Scripts that build objects
— begin —
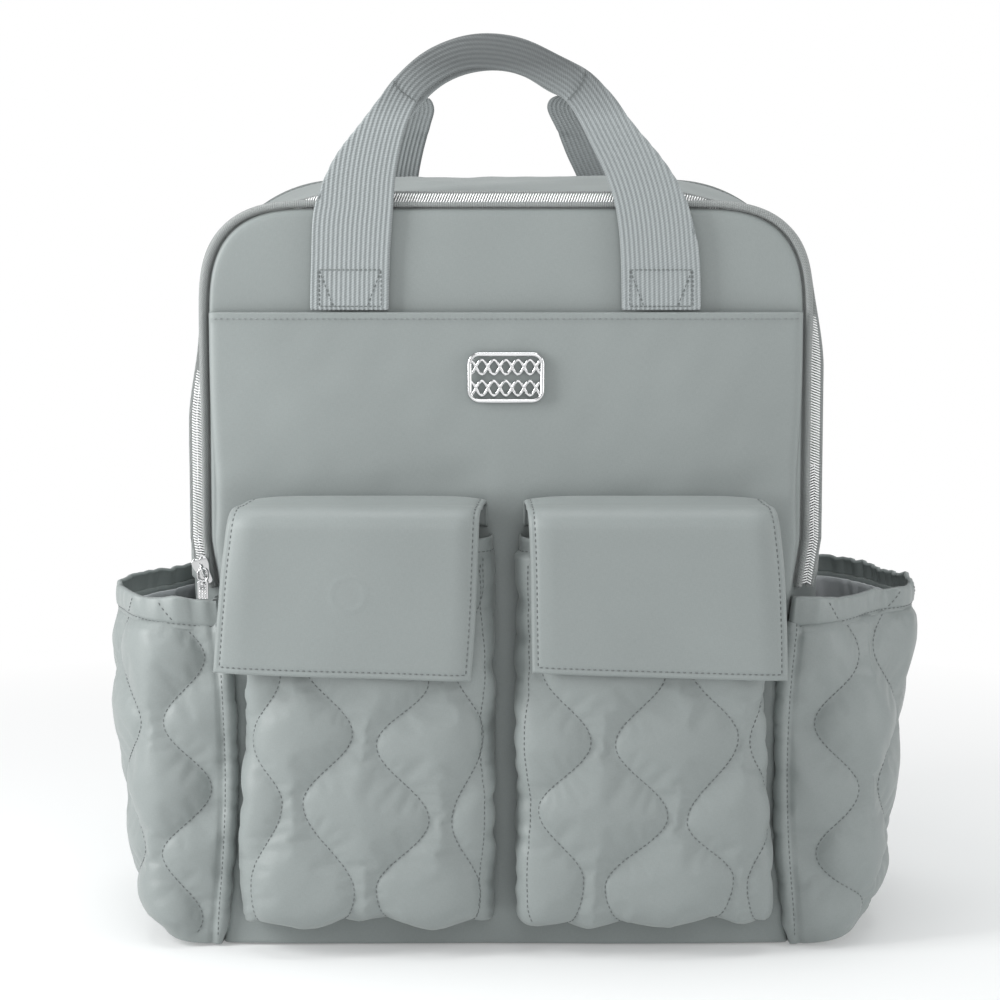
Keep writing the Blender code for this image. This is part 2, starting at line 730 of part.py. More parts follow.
def place_triglide(glide, sign, tape_top):
    """Lays a triglide flat on the outer face of its webbing, half way along."""
    low, high = TAPE_END.copy(), tape_top.copy()
    low.x, high.x = sign * low.x, sign * high.x
    up = (high - low).normalized()
    out = up.cross(Vector((-1, 0, 0))).normalized()
    across = up.cross(out)
    middle = low.lerp(high, 0.5) + out * (TAPE_T / 2 + TRIGLIDE_T / 2 + GAP)
    turn = Matrix((across, up, across.cross(up))).transposed()
    glide.matrix_world = Matrix.Translation(middle) @ turn.to_4x4()


base()
gussets()
lining()
front_lower()
front_upper()
zip_parts()
slider()
cargo_pockets()
flaps()
side_pockets()
inner_pocket()
handle("front_handle", FRONT_ARCH_A, FRONT_BEND)
handle("rear_handle", REAR_ARCH_A, REAR_BEND)
handle_anchors("front_handle_anchor", FRONT_ARCH_A, FRONT_BEND, SLIP_TOP + 0.002, -0.0853)
badge()
back()
straps()
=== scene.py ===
"""Looks of the diaper backpack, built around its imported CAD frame. Metres, +X right, -Y to the viewer."""

import math

import bmesh
import bpy
import numpy as np
from mathutils import Matrix, Vector


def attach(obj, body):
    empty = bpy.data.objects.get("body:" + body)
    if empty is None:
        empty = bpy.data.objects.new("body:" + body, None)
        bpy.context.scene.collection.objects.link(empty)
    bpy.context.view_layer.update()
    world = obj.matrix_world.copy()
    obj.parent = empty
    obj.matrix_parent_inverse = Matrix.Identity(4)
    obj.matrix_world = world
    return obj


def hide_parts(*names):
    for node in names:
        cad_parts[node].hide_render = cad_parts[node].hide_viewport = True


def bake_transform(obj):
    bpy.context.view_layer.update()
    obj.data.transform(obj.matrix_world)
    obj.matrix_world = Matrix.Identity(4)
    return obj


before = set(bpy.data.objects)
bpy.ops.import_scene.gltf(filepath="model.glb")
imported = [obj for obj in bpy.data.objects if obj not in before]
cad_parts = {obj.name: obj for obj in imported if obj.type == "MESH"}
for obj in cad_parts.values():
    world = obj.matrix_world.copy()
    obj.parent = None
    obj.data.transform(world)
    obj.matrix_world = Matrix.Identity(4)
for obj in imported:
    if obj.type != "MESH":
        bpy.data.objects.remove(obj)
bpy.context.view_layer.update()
PI = math.pi
SIDES = (("left", -1), ("right", 1))

# Outline of the body, as in the CAD
HALF_W, FOOT_HALF_W, WAIST_IN, WAIST_TOP = 0.150, 0.146, 0.009, 0.210
HEIGHT, CORNER_R, HALF_D = 0.377, 0.058, 0.080
CORNER_FULLNESS = 0.66  # 1 would be a quarter circle, less is squarer
SWELL_MIDDLE, SWELL_BACK, TOP_SHARE, GUSSET_EDGE = 0.0165, 0.012, 0.80, 0.0081
FABRIC = 0.0016
PANEL_Y, SLIP_Y, SLIP_TOP = -0.0825, -0.0890, 0.3245
LID_Z, ZIP_FOOT = 0.247, 0.187
FOLD_START, FOLD_END = (0, SLIP_Y, 0.2400), (0, SLIP_Y, 0.2540)

# Cargo pockets and flaps, for the right-hand side
POCKET_X, POCKET_BACK_Y, POCKET_PUFF = (0.0065, 0.1285), -0.0893, 0.0277
POCKET_FLOOR, POCKET_MOUTH = 0.022, 0.213
FLAP_HINGE, FLAP_FRONT_Y, FLAP_END_Z = (-0.0912, 0.2315), -0.1236, 0.146
FLAP_T, FLAP_FOLD_R = 0.0022, 0.012

# Side pockets, for the right-hand side
SIDE_FRONT_Y, SIDE_BACK_Y, SIDE_RIM_Z, HEM_H = -0.0918, 0.0790, 0.1805, 0.0125

# Base colours, linear
GREY = (0.232, 0.258, 0.254)
LINING_GREY = (0.600, 0.620, 0.640)
WEB_GREY = (0.315, 0.345, 0.350)
# A darker copy of the webbing grey: painted shade on the rear handle and on the front handle's grip
SHADED_WEB_GREY = tuple(0.62 * c for c in WEB_GREY)
THREAD_GREY = (0.125, 0.140, 0.140)


# ---------------------------------------------------------------- numbers
def lerp(low, high, t):
    return low + (high - low) * t


def ease(t):
    t = np.clip(t, 0.0, 1.0)
    return t * t * (3 - 2 * t)


def hump(distance, width):
    """1 where the distance is 0, falling off smoothly to both sides."""
    return np.exp(-((distance / width) ** 2))


def rolled(distance, reach, power=2):
    """From 0 at an edge to 1 at a distance from it, as a rounded edge rises."""
    return 1 - (1 - np.clip(distance / reach, 0, 1)) ** power


def half_width(z):
    """Half width of the front seam, drawn in at the waist beside the side pockets."""
    t = np.clip(np.asarray(z, float) / WAIST_TOP, 0, 1)
    return lerp(FOOT_HALF_W, HALF_W, t) - WAIST_IN * np.sin(PI * t)


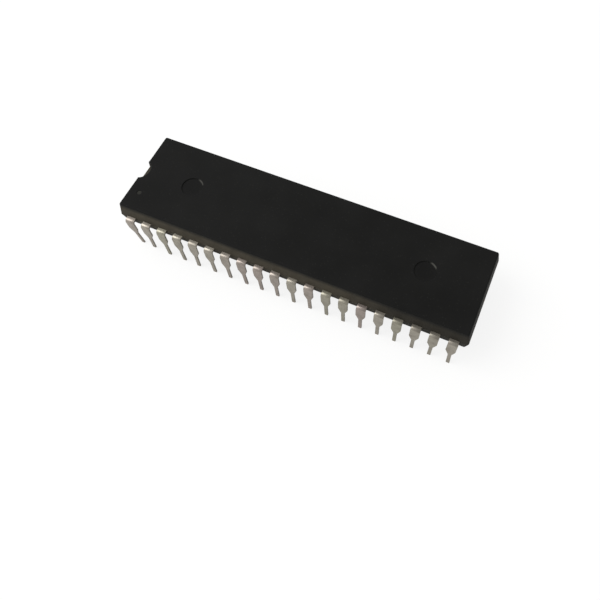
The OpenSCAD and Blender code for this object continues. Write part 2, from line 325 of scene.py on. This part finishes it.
def moulded_epoxy():
    """Black filled epoxy, transfer moulded in a spark-eroded mould: almost black, with a dry fine grain."""
    finish, tree, shader, place = new_finish("transfer_moulded_epoxy")
    shader.inputs["IOR"].default_value = 1.57
    # the filler and the craters shade one another and take most of the gloss away
    shader.inputs["Specular IOR Level"].default_value = 0.1
    # clouds of resin and filler, some millimetres wide
    clouds = add(tree, "TexNoise", {"Vector": place}, Scale=0.18 / MM, Detail=3.0)
    shade = add(tree, "ValToRGB", {"Fac": clouds.outputs["Fac"]})
    shade.color_ramp.elements[0].position = 0.3
    shade.color_ramp.elements[0].color = tone("#141413")
    shade.color_ramp.elements[1].position = 0.7
    shade.color_ramp.elements[1].color = tone("#1a1a19")
    # grains of silica filler of 0.03 mm break the skin; they are drawn 0.1 mm wide so that they show
    silica = add(tree, "TexVoronoi", {"Vector": place}, Scale=2.2 / MM)
    speck = add(tree, "MapRange", {"Value": silica.outputs["Distance"]},
                From_Min=0.16, From_Max=0.08, To_Max=0.35)
    filled = add(tree, "MixRGB", {"Fac": speck.outputs["Result"], "Color1": shade.outputs["Color"]},
                 Color2=tone("#3c3c39"))
    # spark erosion leaves craters of 0.02 mm; they are drawn 0.15 mm wide so that they show
    grain = add(tree, "TexNoise", {"Vector": place}, Scale=6.5 / MM, Detail=2.0, Roughness=0.6)
    bump = add(tree, "Bump", {"Height": grain.outputs["Fac"]}, Strength=0.35, Distance=0.01 * MM)
    rough = add(tree, "MapRange", {"Value": grain.outputs["Fac"]}, To_Min=0.58, To_Max=0.74)
    # painted light: the walls get a paler brown-grey tone than the top face, as the side light falls on them
    # more, and it fades out over the top edge
    axes = add(tree, "SeparateXYZ", {"Vector": place})
    wall_light_mask = add(tree, "MapRange", {"Value": axes.outputs["Z"]},
               From_Min=Z_TOP - 0.15 * MM, From_Max=Z_TOP - 0.9 * MM)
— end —
EXERCISE: Repeat the records above exactly as they appear.

ANSWER TO THIS TASK:
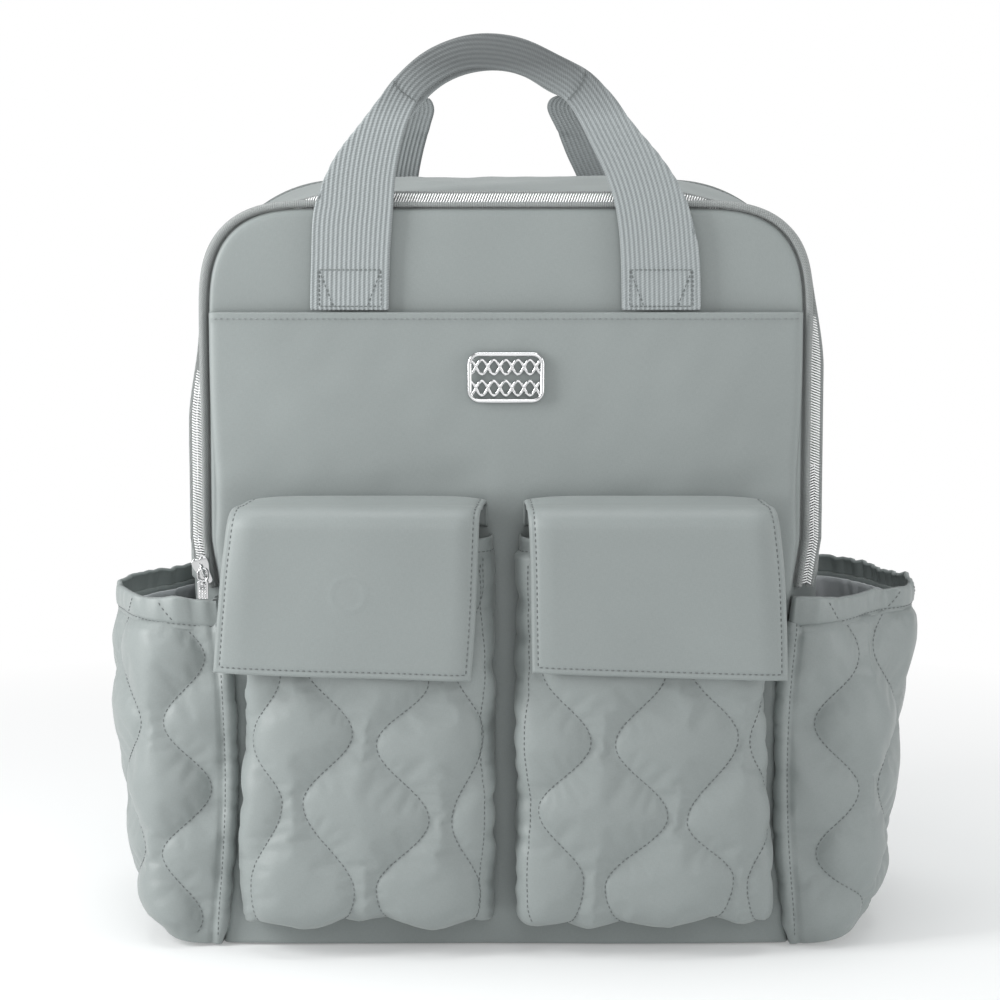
Keep writing the Blender code for this image. This is part 2, starting at line 730 of part.py. More parts follow.
def place_triglide(glide, sign, tape_top):
    """Lays a triglide flat on the outer face of its webbing, half way along."""
    low, high = TAPE_END.copy(), tape_top.copy()
    low.x, high.x = sign * low.x, sign * high.x
    up = (high - low).normalized()
    out = up.cross(Vector((-1, 0, 0))).normalized()
    across = up.cross(out)
    middle = low.lerp(high, 0.5) + out * (TAPE_T / 2 + TRIGLIDE_T / 2 + GAP)
    turn = Matrix((across, up, across.cross(up))).transposed()
    glide.matrix_world = Matrix.Translation(middle) @ turn.to_4x4()


base()
gussets()
lining()
front_lower()
front_upper()
zip_parts()
slider()
cargo_pockets()
flaps()
side_pockets()
inner_pocket()
handle("front_handle", FRONT_ARCH_A, FRONT_BEND)
handle("rear_handle", REAR_ARCH_A, REAR_BEND)
handle_anchors("front_handle_anchor", FRONT_ARCH_A, FRONT_BEND, SLIP_TOP + 0.002, -0.0853)
badge()
back()
straps()
=== scene.py ===
"""Looks of the diaper backpack, built around its imported CAD frame. Metres, +X right, -Y to the viewer."""

import math

import bmesh
import bpy
import numpy as np
from mathutils import Matrix, Vector


def attach(obj, body):
    empty = bpy.data.objects.get("body:" + body)
    if empty is None:
        empty = bpy.data.objects.new("body:" + body, None)
        bpy.context.scene.collection.objects.link(empty)
    bpy.context.view_layer.update()
    world = obj.matrix_world.copy()
    obj.parent = empty
    obj.matrix_parent_inverse = Matrix.Identity(4)
    obj.matrix_world = world
    return obj


def hide_parts(*names):
    for node in names:
        cad_parts[node].hide_render = cad_parts[node].hide_viewport = True


def bake_transform(obj):
    bpy.context.view_layer.update()
    obj.data.transform(obj.matrix_world)
    obj.matrix_world = Matrix.Identity(4)
    return obj


before = set(bpy.data.objects)
bpy.ops.import_scene.gltf(filepath="model.glb")
imported = [obj for obj in bpy.data.objects if obj not in before]
cad_parts = {obj.name: obj for obj in imported if obj.type == "MESH"}
for obj in cad_parts.values():
    world = obj.matrix_world.copy()
    obj.parent = None
    obj.data.transform(world)
    obj.matrix_world = Matrix.Identity(4)
for obj in imported:
    if obj.type != "MESH":
        bpy.data.objects.remove(obj)
bpy.context.view_layer.update()
PI = math.pi
SIDES = (("left", -1), ("right", 1))

# Outline of the body, as in the CAD
HALF_W, FOOT_HALF_W, WAIST_IN, WAIST_TOP = 0.150, 0.146, 0.009, 0.210
HEIGHT, CORNER_R, HALF_D = 0.377, 0.058, 0.080
CORNER_FULLNESS = 0.66  # 1 would be a quarter circle, less is squarer
SWELL_MIDDLE, SWELL_BACK, TOP_SHARE, GUSSET_EDGE = 0.0165, 0.012, 0.80, 0.0081
FABRIC = 0.0016
PANEL_Y, SLIP_Y, SLIP_TOP = -0.0825, -0.0890, 0.3245
LID_Z, ZIP_FOOT = 0.247, 0.187
FOLD_START, FOLD_END = (0, SLIP_Y, 0.2400), (0, SLIP_Y, 0.2540)

# Cargo pockets and flaps, for the right-hand side
POCKET_X, POCKET_BACK_Y, POCKET_PUFF = (0.0065, 0.1285), -0.0893, 0.0277
POCKET_FLOOR, POCKET_MOUTH = 0.022, 0.213
FLAP_HINGE, FLAP_FRONT_Y, FLAP_END_Z = (-0.0912, 0.2315), -0.1236, 0.146
FLAP_T, FLAP_FOLD_R = 0.0022, 0.012

# Side pockets, for the right-hand side
SIDE_FRONT_Y, SIDE_BACK_Y, SIDE_RIM_Z, HEM_H = -0.0918, 0.0790, 0.1805, 0.0125

# Base colours, linear
GREY = (0.232, 0.258, 0.254)
LINING_GREY = (0.600, 0.620, 0.640)
WEB_GREY = (0.315, 0.345, 0.350)
# A darker copy of the webbing grey: painted shade on the rear handle and on the front handle's grip
SHADED_WEB_GREY = tuple(0.62 * c for c in WEB_GREY)
THREAD_GREY = (0.125, 0.140, 0.140)


# ---------------------------------------------------------------- numbers
def lerp(low, high, t):
    return low + (high - low) * t


def ease(t):
    t = np.clip(t, 0.0, 1.0)
    return t * t * (3 - 2 * t)


def hump(distance, width):
    """1 where the distance is 0, falling off smoothly to both sides."""
    return np.exp(-((distance / width) ** 2))


def rolled(distance, reach, power=2):
    """From 0 at an edge to 1 at a distance from it, as a rounded edge rises."""
    return 1 - (1 - np.clip(distance / reach, 0, 1)) ** power


def half_width(z):
    """Half width of the front seam, drawn in at the waist beside the side pockets."""
    t = np.clip(np.asarray(z, float) / WAIST_TOP, 0, 1)
    return lerp(FOOT_HALF_W, HALF_W, t) - WAIST_IN * np.sin(PI * t)


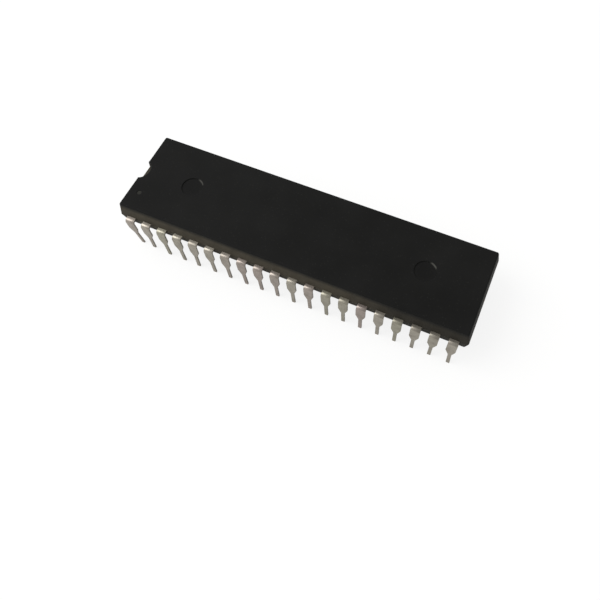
The OpenSCAD and Blender code for this object continues. Write part 2, from line 325 of scene.py on. This part finishes it.
def moulded_epoxy():
    """Black filled epoxy, transfer moulded in a spark-eroded mould: almost black, with a dry fine grain."""
    finish, tree, shader, place = new_finish("transfer_moulded_epoxy")
    shader.inputs["IOR"].default_value = 1.57
    # the filler and the craters shade one another and take most of the gloss away
    shader.inputs["Specular IOR Level"].default_value = 0.1
    # clouds of resin and filler, some millimetres wide
    clouds = add(tree, "TexNoise", {"Vector": place}, Scale=0.18 / MM, Detail=3.0)
    shade = add(tree, "ValToRGB", {"Fac": clouds.outputs["Fac"]})
    shade.color_ramp.elements[0].position = 0.3
    shade.color_ramp.elements[0].color = tone("#141413")
    shade.color_ramp.elements[1].position = 0.7
    shade.color_ramp.elements[1].color = tone("#1a1a19")
    # grains of silica filler of 0.03 mm break the skin; they are drawn 0.1 mm wide so that they show
    silica = add(tree, "TexVoronoi", {"Vector": place}, Scale=2.2 / MM)
    speck = add(tree, "MapRange", {"Value": silica.outputs["Distance"]},
                From_Min=0.16, From_Max=0.08, To_Max=0.35)
    filled = add(tree, "MixRGB", {"Fac": speck.outputs["Result"], "Color1": shade.outputs["Color"]},
                 Color2=tone("#3c3c39"))
    # spark erosion leaves craters of 0.02 mm; they are drawn 0.15 mm wide so that they show
    grain = add(tree, "TexNoise", {"Vector": place}, Scale=6.5 / MM, Detail=2.0, Roughness=0.6)
    bump = add(tree, "Bump", {"Height": grain.outputs["Fac"]}, Strength=0.35, Distance=0.01 * MM)
    rough = add(tree, "MapRange", {"Value": grain.outputs["Fac"]}, To_Min=0.58, To_Max=0.74)
    # painted light: the walls get a paler brown-grey tone than the top face, as the side light falls on them
    # more, and it fades out over the top edge
    axes = add(tree, "SeparateXYZ", {"Vector": place})
    wall_light_mask = add(tree, "MapRange", {"Value": axes.outputs["Z"]},
               From_Min=Z_TOP - 0.15 * MM, From_Max=Z_TOP - 0.9 * MM)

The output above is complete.